E quanto ao seu coração, está ocupado?

Neste momento está ocupado. Digo sempre que não, mas neste momento está ocupado nos Açores. Estou muito feliz.

É engraçado que construí uma relação com o Cavaco Silva muito interessante. Fora daquela imagem política que tem, muito dura, conservadora, é uma pessoa amável

Como é que conheceu Dr. Cavaco Silva e o Dom Duarte?

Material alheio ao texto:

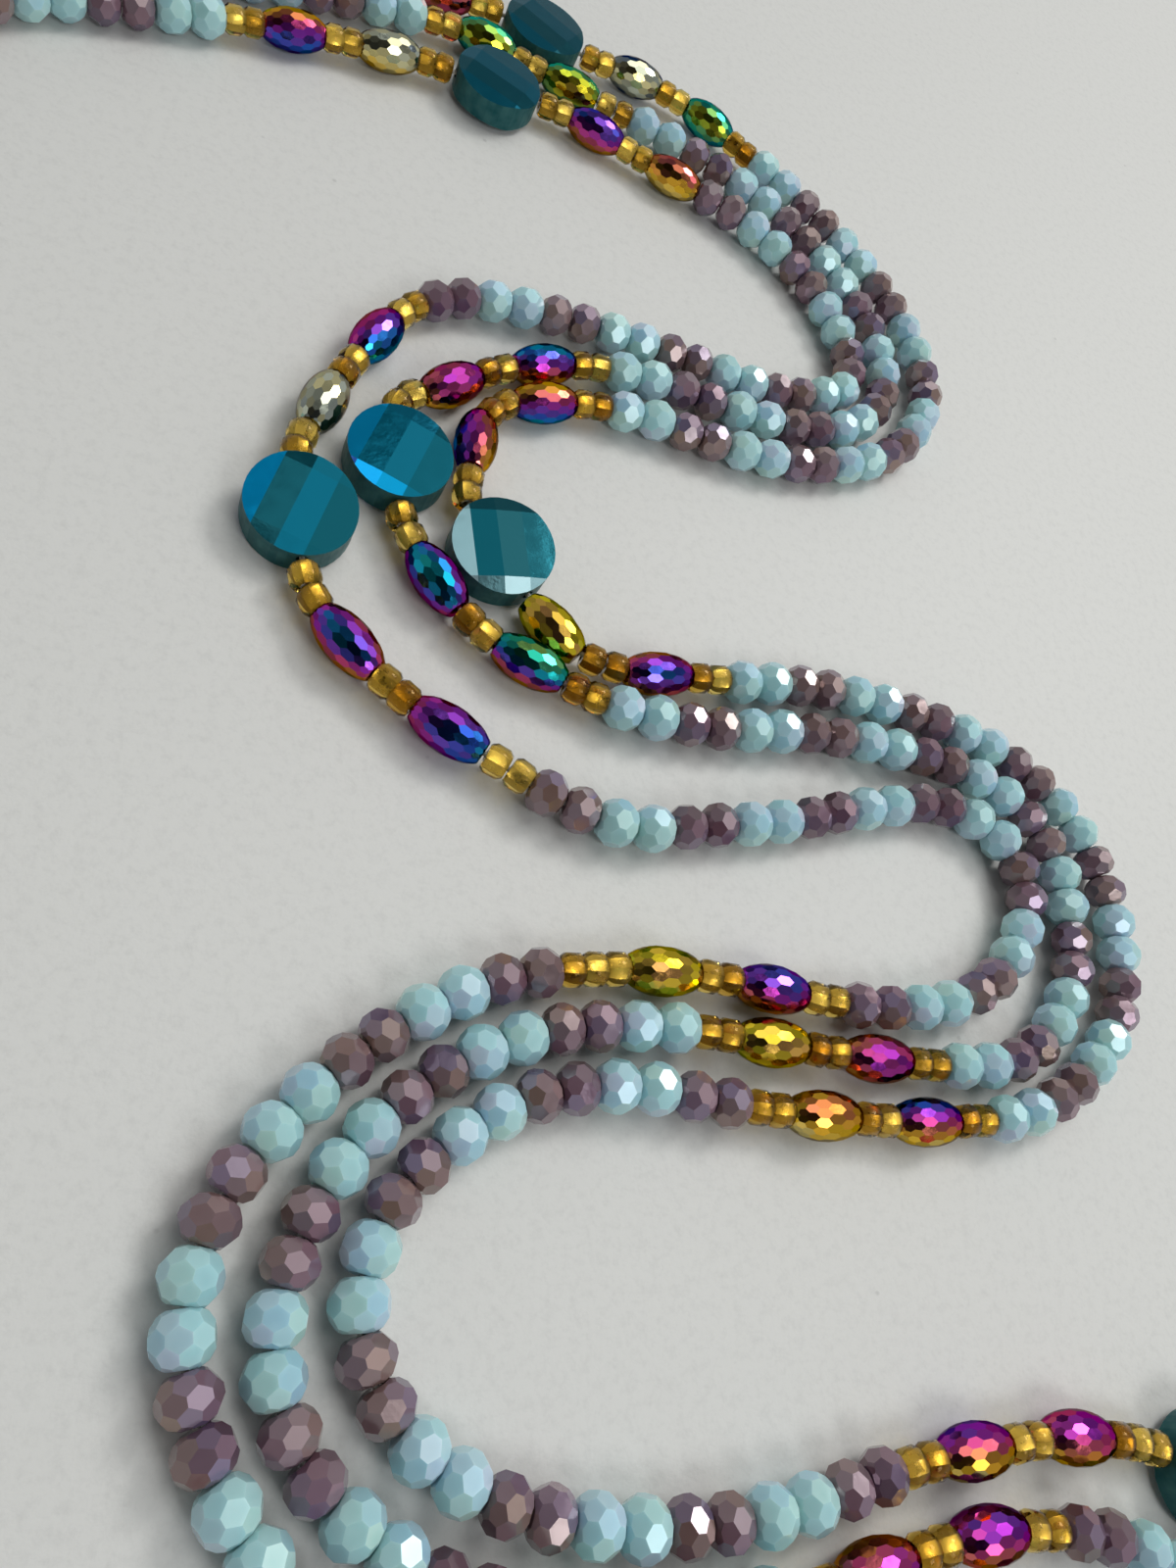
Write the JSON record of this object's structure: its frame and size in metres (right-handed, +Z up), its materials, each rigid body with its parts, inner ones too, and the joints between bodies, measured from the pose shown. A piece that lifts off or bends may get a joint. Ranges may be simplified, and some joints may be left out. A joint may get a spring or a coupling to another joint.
{
  "type": "waist beads",
  "caption": "Waist beads: three strands of faceted glass rondelles, seed, oval and coin beads on one bar clasp, laid in loose bends.",
  "frame": {"origin": "middle of the laid-out beads' footprint, on the flat surface that they lie on", "axes": "+Z up from that surface; +Y along the longer side of the footprint, up the picture at its middle; +X to the picture's right"},
  "size_m": [0.2374, 0.2858, 0.006],
  "materials": {
    "aqua_glass": "opaque aqua glass with a pale lustre",
    "mauve_glass": "brownish mauve glass with a pale lustre",
    "amber_glass": "clear amber glass, lined with silver",
    "rainbow_glass": "faceted glass with a mirror-like rainbow coating",
    "coin_glass": "teal coated glass, frosted at the rim",
    "thread": "white nylon thread",
    "clasp_metal": "polished gold colour"
  },
  "bodies": {
    "root": {"inner_strand_1": "aqua_glass", "inner_strand_2": "aqua_glass", "inner_strand_3": "aqua_glass", "inner_strand_4": "aqua_glass", "inner_strand_5": "aqua_glass", "middle_strand_1": "mauve_glass", "middle_strand_2": "mauve_glass", "middle_strand_3": "mauve_glass", "middle_strand_4": "mauve_glass", "outer_strand_1": "rainbow_glass", "outer_strand_2": "rainbow_glass", "outer_strand_3": "rainbow_glass", "outer_strand_4": "rainbow_glass", "outer_strand_5": "rainbow_glass", "inner_coin_1": "coin_glass", "inner_coin_2": "coin_glass", "inner_coin_3": "coin_glass", "middle_coin_1": "coin_glass", "middle_coin_2": "coin_glass", "outer_coin_1": "coin_glass", "outer_coin_2": "coin_glass", "outer_coin_3": "coin_glass", "outer_coin_4": "coin_glass", "clasp_bar": "clasp_metal"}
  },
  "joints": []
}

É engraçado que construí uma relação com o Cavaco Silva muito interessante. Fora daquela imagem política que tem, muito dura, conservadora, é uma pessoa amável. Um dia destes ligou-me a dizer: 'Rúben, descobri um queijo da ilha do Pico maravilhoso!' [afirma enquanto imita o antigo Presidente da República]. Um dia destes enviou-me uns biscoitos, é muito simpático. Conheci o Cavaco Silva quando tinha 15 anos e estava a publicar o meu terceiro livro. Fui a Lisboa fazer a apresentação e ele na altura era Presidente da República. Como era o mais jovem escritor português fui desafiado pela Presidência da República a ir ter uma audiência com o Presidente.

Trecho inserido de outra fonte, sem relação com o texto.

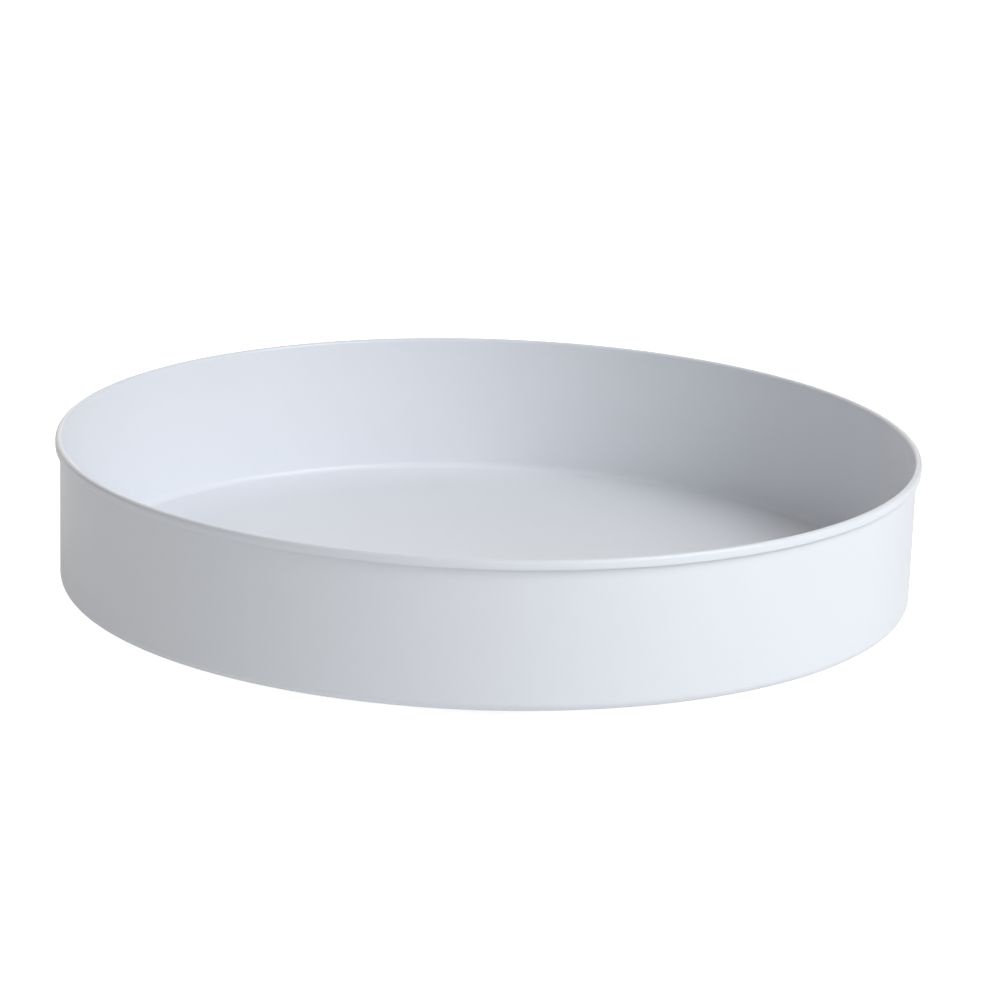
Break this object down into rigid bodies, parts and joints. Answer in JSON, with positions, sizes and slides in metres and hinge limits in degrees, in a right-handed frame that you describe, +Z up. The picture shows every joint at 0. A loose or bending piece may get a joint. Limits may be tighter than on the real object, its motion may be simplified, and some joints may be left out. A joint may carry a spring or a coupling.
{
  "type": "lazy susan turntable",
  "caption": "Round shallow tray with a hemmed rim, turning freely on a low ball-bearing swivel foot with rubber feet.",
  "frame": {"origin": "on the table, on the axis the tray turns about, under the rubber feet", "axes": "+Z up along the turning axis; +X right and +Y back, with the tray round about Z"},
  "size_m": [0.225, 0.225, 0.06],
  "materials": {
    "powder_coat": "satin white powder coat with a faint cool tint",
    "powder_coat_under": "satin white powder coat",
    "zinc_plate": "bright zinc plating",
    "bright_steel": "plain bright steel, formed cold",
    "ball_steel": "polished bearing steel",
    "nylon": "natural nylon",
    "rubber": "matt black rubber"
  },
  "bodies": {
    "base": {"base_shell": "powder_coat_under", "lower_race": "zinc_plate", "pivot_rivet": "bright_steel", "pivot_spacer": "nylon", "pivot_washer": "zinc_plate", "base_rivet_1": "bright_steel", "base_rivet_2": "bright_steel", "base_rivet_3": "bright_steel", "base_rivet_4": "bright_steel", "foot_1": "rubber", "foot_2": "rubber", "foot_3": "rubber", "foot_4": "rubber"},
    "tray": {"tray": "powder_coat", "mounting_plate": "powder_coat_under", "upper_race": "zinc_plate", "tray_screw_1": "zinc_plate", "tray_screw_2": "zinc_plate", "tray_screw_3": "zinc_plate", "tray_screw_4": "zinc_plate", "weld_nut_1": "zinc_plate", "weld_nut_2": "zinc_plate", "weld_nut_3": "zinc_plate", "weld_nut_4": "zinc_plate"},
    "cage": {"ball_cage": "nylon"},
    "ball_01": {"ball_01": "ball_steel"},
    "ball_02": {"ball_02": "ball_steel"},
    "ball_03": {"ball_03": "ball_steel"},
    "ball_04": {"ball_04": "ball_steel"},
    "ball_05": {"ball_05": "ball_steel"},
    "ball_06": {"ball_06": "ball_steel"},
    "ball_07": {"ball_07": "ball_steel"},
    "ball_08": {"ball_08": "ball_steel"},
    "ball_09": {"ball_09": "ball_steel"},
    "ball_10": {"ball_10": "ball_steel"},
    "ball_11": {"ball_11": "ball_steel"},
    "ball_12": {"ball_12": "ball_steel"}
  },
  "joints": [
    {"name": "tray_turn", "type": "hinge", "parent": "base", "child": "tray", "pos_m": [0, 0, 0.0216], "axis": [0, 0, 1], "continuous": true},
    {"name": "cage_turn", "type": "hinge", "parent": "base", "child": "cage", "pos_m": [0, 0, 0.0134], "axis": [0, 0, 1], "continuous": true},
    {"name": "ball_01_roll", "type": "hinge", "parent": "cage", "child": "ball_01", "pos_m": [0.025, 0, 0.0134], "axis": [1, 0, 0], "continuous": true},
    {"name": "ball_02_roll", "type": "hinge", "parent": "cage", "child": "ball_02", "pos_m": [0.02165, 0.0125, 0.0134], "axis": [0.866, 0.5, 0], "continuous": true},
    {"name": "ball_03_roll", "type": "hinge", "parent": "cage", "child": "ball_03", "pos_m": [0.0125, 0.02165, 0.0134], "axis": [0.5, 0.866, 0], "continuous": true},
    {"name": "ball_04_roll", "type": "hinge", "parent": "cage", "child": "ball_04", "pos_m": [0, 0.025, 0.0134], "axis": [0, 1, 0], "continuous": true},
    {"name": "ball_05_roll", "type": "hinge", "parent": "cage", "child": "ball_05", "pos_m": [-0.0125, 0.02165, 0.0134], "axis": [-0.5, 0.866, 0], "continuous": true},
    {"name": "ball_06_roll", "type": "hinge", "parent": "cage", "child": "ball_06", "pos_m": [-0.02165, 0.0125, 0.0134], "axis": [-0.866, 0.5, 0], "continuous": true},
    {"name": "ball_07_roll", "type": "hinge", "parent": "cage", "child": "ball_07", "pos_m": [-0.025, 0, 0.0134], "axis": [-1, 0, 0], "continuous": true},
    {"name": "ball_08_roll", "type": "hinge", "parent": "cage", "child": "ball_08", "pos_m": [-0.02165, -0.0125, 0.0134], "axis": [-0.866, -0.5, 0], "continuous": true},
    {"name": "ball_09_roll", "type": "hinge", "parent": "cage", "child": "ball_09", "pos_m": [-0.0125, -0.02165, 0.0134], "axis": [-0.5, -0.866, 0], "continuous": true},
    {"name": "ball_10_roll", "type": "hinge", "parent": "cage", "child": "ball_10", "pos_m": [0, -0.025, 0.0134], "axis": [0, -1, 0], "continuous": true},
    {"name": "ball_11_roll", "type": "hinge", "parent": "cage", "child": "ball_11", "pos_m": [0.0125, -0.02165, 0.0134], "axis": [0.5, -0.866, 0], "continuous": true},
    {"name": "ball_12_roll", "type": "hinge", "parent": "cage", "child": "ball_12", "pos_m": [0.02165, -0.0125, 0.0134], "axis": [0.866, -0.5, 0], "continuous": true}
  ],
  "couplings": [
    {"joint": "cage_turn", "follows": "tray_turn", "ratio": 0.5},
    {"joint": "ball_01_roll", "follows": "tray_turn", "ratio": -5},
    {"joint": "ball_02_roll", "follows": "tray_turn", "ratio": -5},
    {"joint": "ball_03_roll", "follows": "tray_turn", "ratio": -5},
    {"joint": "ball_04_roll", "follows": "tray_turn", "ratio": -5},
    {"joint": "ball_05_roll", "follows": "tray_turn", "ratio": -5},
    {"joint": "ball_06_roll", "follows": "tray_turn", "ratio": -5},
    {"joint": "ball_07_roll", "follows": "tray_turn", "ratio": -5},
    {"joint": "ball_08_roll", "follows": "tray_turn", "ratio": -5},
    {"joint": "ball_09_roll", "follows": "tray_turn", "ratio": -5},
    {"joint": "ball_10_roll", "follows": "tray_turn", "ratio": -5},
    {"joint": "ball_11_roll", "follows": "tray_turn", "ratio": -5},
    {"joint": "ball_12_roll", "follows": "tray_turn", "ratio": -5}
  ]
}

O mesmo aconteceu com o Dom Duarte, que também me convidou, assim como o Mário Soares, Passos Coelho, etc. Houve pessoas com quem mantive contacto, outras nem tanto.

O Rúben é a prova vida em como a comida consegue unir as pessoas.

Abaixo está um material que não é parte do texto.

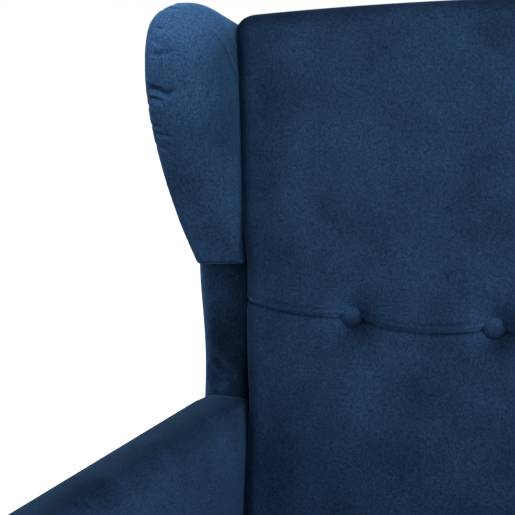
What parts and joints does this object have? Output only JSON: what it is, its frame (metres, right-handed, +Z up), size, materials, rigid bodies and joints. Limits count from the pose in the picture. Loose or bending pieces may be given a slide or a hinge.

Completamente! Passo o dia a falar de comida. Quando terminamos aqui em casa uma refeição incrível, já estamos a falar do que vamos comer hoje à tarde. Faço viagens à procura de gastronomia, é uma paixão muito grande que tenho. Acredito que a gastronomia é a identidade de um povo.

É fácil ser amigo do Rúben?

Acho que é muito fácil, sobretudo se gostarem de comer e beber. É difícil saírem da mesa do Rúben.

Onde é que se imagina daqui a cinco anos?

O meu sonho é abrir um restaurante açoriano em Lisboa e espero que isso aconteça muito em breve. Terminar o meu curso de Direito e, possivelmente, publicar mais dois ou três livros, pode ser de gastronomia ou não.